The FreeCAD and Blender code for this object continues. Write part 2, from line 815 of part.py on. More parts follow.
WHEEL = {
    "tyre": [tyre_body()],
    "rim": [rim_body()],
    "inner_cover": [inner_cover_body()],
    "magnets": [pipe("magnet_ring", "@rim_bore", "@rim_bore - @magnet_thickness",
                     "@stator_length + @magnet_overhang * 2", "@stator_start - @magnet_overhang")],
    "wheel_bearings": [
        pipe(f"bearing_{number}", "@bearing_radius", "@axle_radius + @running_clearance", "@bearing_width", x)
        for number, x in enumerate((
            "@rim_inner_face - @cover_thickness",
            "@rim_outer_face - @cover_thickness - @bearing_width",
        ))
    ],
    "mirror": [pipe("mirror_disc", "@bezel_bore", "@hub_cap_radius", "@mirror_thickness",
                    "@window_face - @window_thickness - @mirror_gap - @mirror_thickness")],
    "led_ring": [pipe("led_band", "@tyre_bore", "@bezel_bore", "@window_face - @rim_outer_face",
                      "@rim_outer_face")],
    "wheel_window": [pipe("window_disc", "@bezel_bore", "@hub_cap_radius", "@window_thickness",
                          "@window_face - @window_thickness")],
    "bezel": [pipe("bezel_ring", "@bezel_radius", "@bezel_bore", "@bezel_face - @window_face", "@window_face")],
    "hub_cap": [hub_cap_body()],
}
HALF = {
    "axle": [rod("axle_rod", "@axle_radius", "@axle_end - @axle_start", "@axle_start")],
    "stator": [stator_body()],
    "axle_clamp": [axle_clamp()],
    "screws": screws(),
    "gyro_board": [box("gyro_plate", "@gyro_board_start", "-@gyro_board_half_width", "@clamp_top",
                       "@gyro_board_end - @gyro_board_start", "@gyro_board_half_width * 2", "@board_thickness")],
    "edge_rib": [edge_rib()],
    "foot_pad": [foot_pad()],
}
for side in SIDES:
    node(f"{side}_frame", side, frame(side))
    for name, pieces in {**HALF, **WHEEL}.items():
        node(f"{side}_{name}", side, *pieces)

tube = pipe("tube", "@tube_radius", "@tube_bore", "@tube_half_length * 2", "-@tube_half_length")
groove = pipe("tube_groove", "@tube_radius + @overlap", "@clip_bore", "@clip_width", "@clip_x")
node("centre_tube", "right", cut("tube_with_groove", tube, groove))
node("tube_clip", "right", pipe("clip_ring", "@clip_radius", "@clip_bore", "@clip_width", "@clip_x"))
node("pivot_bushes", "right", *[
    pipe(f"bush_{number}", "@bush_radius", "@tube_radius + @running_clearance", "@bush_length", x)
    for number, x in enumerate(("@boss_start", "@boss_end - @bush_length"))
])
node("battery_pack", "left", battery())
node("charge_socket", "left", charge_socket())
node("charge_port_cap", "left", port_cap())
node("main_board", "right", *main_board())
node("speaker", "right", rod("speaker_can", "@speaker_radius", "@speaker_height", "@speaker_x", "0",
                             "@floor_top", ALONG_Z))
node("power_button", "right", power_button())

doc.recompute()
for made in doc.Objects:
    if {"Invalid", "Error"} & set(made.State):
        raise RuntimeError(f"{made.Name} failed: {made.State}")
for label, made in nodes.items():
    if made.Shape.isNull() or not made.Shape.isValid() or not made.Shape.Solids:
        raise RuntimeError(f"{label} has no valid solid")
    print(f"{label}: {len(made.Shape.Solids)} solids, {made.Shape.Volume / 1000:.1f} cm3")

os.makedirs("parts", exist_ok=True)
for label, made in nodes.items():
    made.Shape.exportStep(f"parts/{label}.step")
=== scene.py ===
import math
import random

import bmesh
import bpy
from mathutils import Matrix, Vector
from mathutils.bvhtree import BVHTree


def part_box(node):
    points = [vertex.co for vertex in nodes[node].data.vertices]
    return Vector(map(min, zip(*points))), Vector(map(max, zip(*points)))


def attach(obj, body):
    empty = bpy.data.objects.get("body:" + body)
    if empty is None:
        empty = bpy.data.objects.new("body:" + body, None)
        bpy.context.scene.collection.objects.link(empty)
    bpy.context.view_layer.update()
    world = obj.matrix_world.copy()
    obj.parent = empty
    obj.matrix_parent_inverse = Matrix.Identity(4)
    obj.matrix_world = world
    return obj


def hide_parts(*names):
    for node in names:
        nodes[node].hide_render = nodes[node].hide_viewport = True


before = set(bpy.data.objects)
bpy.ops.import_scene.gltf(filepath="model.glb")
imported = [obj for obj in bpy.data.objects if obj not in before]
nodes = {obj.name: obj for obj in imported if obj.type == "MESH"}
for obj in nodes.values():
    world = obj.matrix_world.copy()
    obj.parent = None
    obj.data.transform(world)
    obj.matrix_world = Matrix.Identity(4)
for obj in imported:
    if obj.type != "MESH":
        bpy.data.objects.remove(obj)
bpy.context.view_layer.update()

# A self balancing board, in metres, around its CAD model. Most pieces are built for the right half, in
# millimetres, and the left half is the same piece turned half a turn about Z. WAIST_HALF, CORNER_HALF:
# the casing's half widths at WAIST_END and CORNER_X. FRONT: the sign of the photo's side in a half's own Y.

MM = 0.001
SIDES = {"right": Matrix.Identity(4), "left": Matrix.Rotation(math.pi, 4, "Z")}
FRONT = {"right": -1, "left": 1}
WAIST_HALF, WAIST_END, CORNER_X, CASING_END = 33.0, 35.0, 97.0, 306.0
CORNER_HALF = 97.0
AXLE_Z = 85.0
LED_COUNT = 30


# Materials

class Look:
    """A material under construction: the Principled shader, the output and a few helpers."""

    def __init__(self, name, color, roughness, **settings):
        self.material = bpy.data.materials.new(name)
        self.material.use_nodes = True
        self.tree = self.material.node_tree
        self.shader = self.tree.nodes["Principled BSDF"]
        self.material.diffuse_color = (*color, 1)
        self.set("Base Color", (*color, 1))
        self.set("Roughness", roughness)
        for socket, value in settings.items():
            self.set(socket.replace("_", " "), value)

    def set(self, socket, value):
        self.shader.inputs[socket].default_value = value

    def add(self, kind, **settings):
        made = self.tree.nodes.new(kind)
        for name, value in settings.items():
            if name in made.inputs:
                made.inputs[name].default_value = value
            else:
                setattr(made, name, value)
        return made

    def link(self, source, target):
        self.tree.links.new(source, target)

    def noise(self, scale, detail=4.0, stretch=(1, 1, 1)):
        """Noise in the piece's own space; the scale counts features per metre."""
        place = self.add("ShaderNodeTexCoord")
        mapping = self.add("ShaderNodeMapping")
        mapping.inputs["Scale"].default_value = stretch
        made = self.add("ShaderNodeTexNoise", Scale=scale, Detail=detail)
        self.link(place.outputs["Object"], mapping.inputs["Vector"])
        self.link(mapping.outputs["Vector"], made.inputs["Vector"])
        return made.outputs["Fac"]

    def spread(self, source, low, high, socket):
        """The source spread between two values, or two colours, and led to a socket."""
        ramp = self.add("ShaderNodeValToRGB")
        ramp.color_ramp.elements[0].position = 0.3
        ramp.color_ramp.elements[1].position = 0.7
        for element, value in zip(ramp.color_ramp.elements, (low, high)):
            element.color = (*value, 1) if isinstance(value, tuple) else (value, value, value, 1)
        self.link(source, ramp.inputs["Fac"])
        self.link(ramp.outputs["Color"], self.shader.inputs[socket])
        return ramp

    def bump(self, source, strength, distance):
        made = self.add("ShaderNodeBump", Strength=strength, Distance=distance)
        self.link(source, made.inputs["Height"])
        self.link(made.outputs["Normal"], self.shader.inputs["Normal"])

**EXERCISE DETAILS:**
Every line above should be retyped exactly as given.

**THE OUTPUT:**
The FreeCAD and Blender code for this object continues. Write part 2, from line 815 of part.py on. More parts follow.
WHEEL = {
    "tyre": [tyre_body()],
    "rim": [rim_body()],
    "inner_cover": [inner_cover_body()],
    "magnets": [pipe("magnet_ring", "@rim_bore", "@rim_bore - @magnet_thickness",
                     "@stator_length + @magnet_overhang * 2", "@stator_start - @magnet_overhang")],
    "wheel_bearings": [
        pipe(f"bearing_{number}", "@bearing_radius", "@axle_radius + @running_clearance", "@bearing_width", x)
        for number, x in enumerate((
            "@rim_inner_face - @cover_thickness",
            "@rim_outer_face - @cover_thickness - @bearing_width",
        ))
    ],
    "mirror": [pipe("mirror_disc", "@bezel_bore", "@hub_cap_radius", "@mirror_thickness",
                    "@window_face - @window_thickness - @mirror_gap - @mirror_thickness")],
    "led_ring": [pipe("led_band", "@tyre_bore", "@bezel_bore", "@window_face - @rim_outer_face",
                      "@rim_outer_face")],
    "wheel_window": [pipe("window_disc", "@bezel_bore", "@hub_cap_radius", "@window_thickness",
                          "@window_face - @window_thickness")],
    "bezel": [pipe("bezel_ring", "@bezel_radius", "@bezel_bore", "@bezel_face - @window_face", "@window_face")],
    "hub_cap": [hub_cap_body()],
}
HALF = {
    "axle": [rod("axle_rod", "@axle_radius", "@axle_end - @axle_start", "@axle_start")],
    "stator": [stator_body()],
    "axle_clamp": [axle_clamp()],
    "screws": screws(),
    "gyro_board": [box("gyro_plate", "@gyro_board_start", "-@gyro_board_half_width", "@clamp_top",
                       "@gyro_board_end - @gyro_board_start", "@gyro_board_half_width * 2", "@board_thickness")],
    "edge_rib": [edge_rib()],
    "foot_pad": [foot_pad()],
}
for side in SIDES:
    node(f"{side}_frame", side, frame(side))
    for name, pieces in {**HALF, **WHEEL}.items():
        node(f"{side}_{name}", side, *pieces)

tube = pipe("tube", "@tube_radius", "@tube_bore", "@tube_half_length * 2", "-@tube_half_length")
groove = pipe("tube_groove", "@tube_radius + @overlap", "@clip_bore", "@clip_width", "@clip_x")
node("centre_tube", "right", cut("tube_with_groove", tube, groove))
node("tube_clip", "right", pipe("clip_ring", "@clip_radius", "@clip_bore", "@clip_width", "@clip_x"))
node("pivot_bushes", "right", *[
    pipe(f"bush_{number}", "@bush_radius", "@tube_radius + @running_clearance", "@bush_length", x)
    for number, x in enumerate(("@boss_start", "@boss_end - @bush_length"))
])
node("battery_pack", "left", battery())
node("charge_socket", "left", charge_socket())
node("charge_port_cap", "left", port_cap())
node("main_board", "right", *main_board())
node("speaker", "right", rod("speaker_can", "@speaker_radius", "@speaker_height", "@speaker_x", "0",
                             "@floor_top", ALONG_Z))
node("power_button", "right", power_button())

doc.recompute()
for made in doc.Objects:
    if {"Invalid", "Error"} & set(made.State):
        raise RuntimeError(f"{made.Name} failed: {made.State}")
for label, made in nodes.items():
    if made.Shape.isNull() or not made.Shape.isValid() or not made.Shape.Solids:
        raise RuntimeError(f"{label} has no valid solid")
    print(f"{label}: {len(made.Shape.Solids)} solids, {made.Shape.Volume / 1000:.1f} cm3")

os.makedirs("parts", exist_ok=True)
for label, made in nodes.items():
    made.Shape.exportStep(f"parts/{label}.step")
=== scene.py ===
import math
import random

import bmesh
import bpy
from mathutils import Matrix, Vector
from mathutils.bvhtree import BVHTree


def part_box(node):
    points = [vertex.co for vertex in nodes[node].data.vertices]
    return Vector(map(min, zip(*points))), Vector(map(max, zip(*points)))


def attach(obj, body):
    empty = bpy.data.objects.get("body:" + body)
    if empty is None:
        empty = bpy.data.objects.new("body:" + body, None)
        bpy.context.scene.collection.objects.link(empty)
    bpy.context.view_layer.update()
    world = obj.matrix_world.copy()
    obj.parent = empty
    obj.matrix_parent_inverse = Matrix.Identity(4)
    obj.matrix_world = world
    return obj


def hide_parts(*names):
    for node in names:
        nodes[node].hide_render = nodes[node].hide_viewport = True


before = set(bpy.data.objects)
bpy.ops.import_scene.gltf(filepath="model.glb")
imported = [obj for obj in bpy.data.objects if obj not in before]
nodes = {obj.name: obj for obj in imported if obj.type == "MESH"}
for obj in nodes.values():
    world = obj.matrix_world.copy()
    obj.parent = None
    obj.data.transform(world)
    obj.matrix_world = Matrix.Identity(4)
for obj in imported:
    if obj.type != "MESH":
        bpy.data.objects.remove(obj)
bpy.context.view_layer.update()

# A self balancing board, in metres, around its CAD model. Most pieces are built for the right half, in
# millimetres, and the left half is the same piece turned half a turn about Z. WAIST_HALF, CORNER_HALF:
# the casing's half widths at WAIST_END and CORNER_X. FRONT: the sign of the photo's side in a half's own Y.

MM = 0.001
SIDES = {"right": Matrix.Identity(4), "left": Matrix.Rotation(math.pi, 4, "Z")}
FRONT = {"right": -1, "left": 1}
WAIST_HALF, WAIST_END, CORNER_X, CASING_END = 33.0, 35.0, 97.0, 306.0
CORNER_HALF = 97.0
AXLE_Z = 85.0
LED_COUNT = 30


# Materials

class Look:
    """A material under construction: the Principled shader, the output and a few helpers."""

    def __init__(self, name, color, roughness, **settings):
        self.material = bpy.data.materials.new(name)
        self.material.use_nodes = True
        self.tree = self.material.node_tree
        self.shader = self.tree.nodes["Principled BSDF"]
        self.material.diffuse_color = (*color, 1)
        self.set("Base Color", (*color, 1))
        self.set("Roughness", roughness)
        for socket, value in settings.items():
            self.set(socket.replace("_", " "), value)

    def set(self, socket, value):
        self.shader.inputs[socket].default_value = value

    def add(self, kind, **settings):
        made = self.tree.nodes.new(kind)
        for name, value in settings.items():
            if name in made.inputs:
                made.inputs[name].default_value = value
            else:
                setattr(made, name, value)
        return made

    def link(self, source, target):
        self.tree.links.new(source, target)

    def noise(self, scale, detail=4.0, stretch=(1, 1, 1)):
        """Noise in the piece's own space; the scale counts features per metre."""
        place = self.add("ShaderNodeTexCoord")
        mapping = self.add("ShaderNodeMapping")
        mapping.inputs["Scale"].default_value = stretch
        made = self.add("ShaderNodeTexNoise", Scale=scale, Detail=detail)
        self.link(place.outputs["Object"], mapping.inputs["Vector"])
        self.link(mapping.outputs["Vector"], made.inputs["Vector"])
        return made.outputs["Fac"]

    def spread(self, source, low, high, socket):
        """The source spread between two values, or two colours, and led to a socket."""
        ramp = self.add("ShaderNodeValToRGB")
        ramp.color_ramp.elements[0].position = 0.3
        ramp.color_ramp.elements[1].position = 0.7
        for element, value in zip(ramp.color_ramp.elements, (low, high)):
            element.color = (*value, 1) if isinstance(value, tuple) else (value, value, value, 1)
        self.link(source, ramp.inputs["Fac"])
        self.link(ramp.outputs["Color"], self.shader.inputs[socket])
        return ramp

    def bump(self, source, strength, distance):
        made = self.add("ShaderNodeBump", Strength=strength, Distance=distance)
        self.link(source, made.inputs["Height"])
        self.link(made.outputs["Normal"], self.shader.inputs["Normal"])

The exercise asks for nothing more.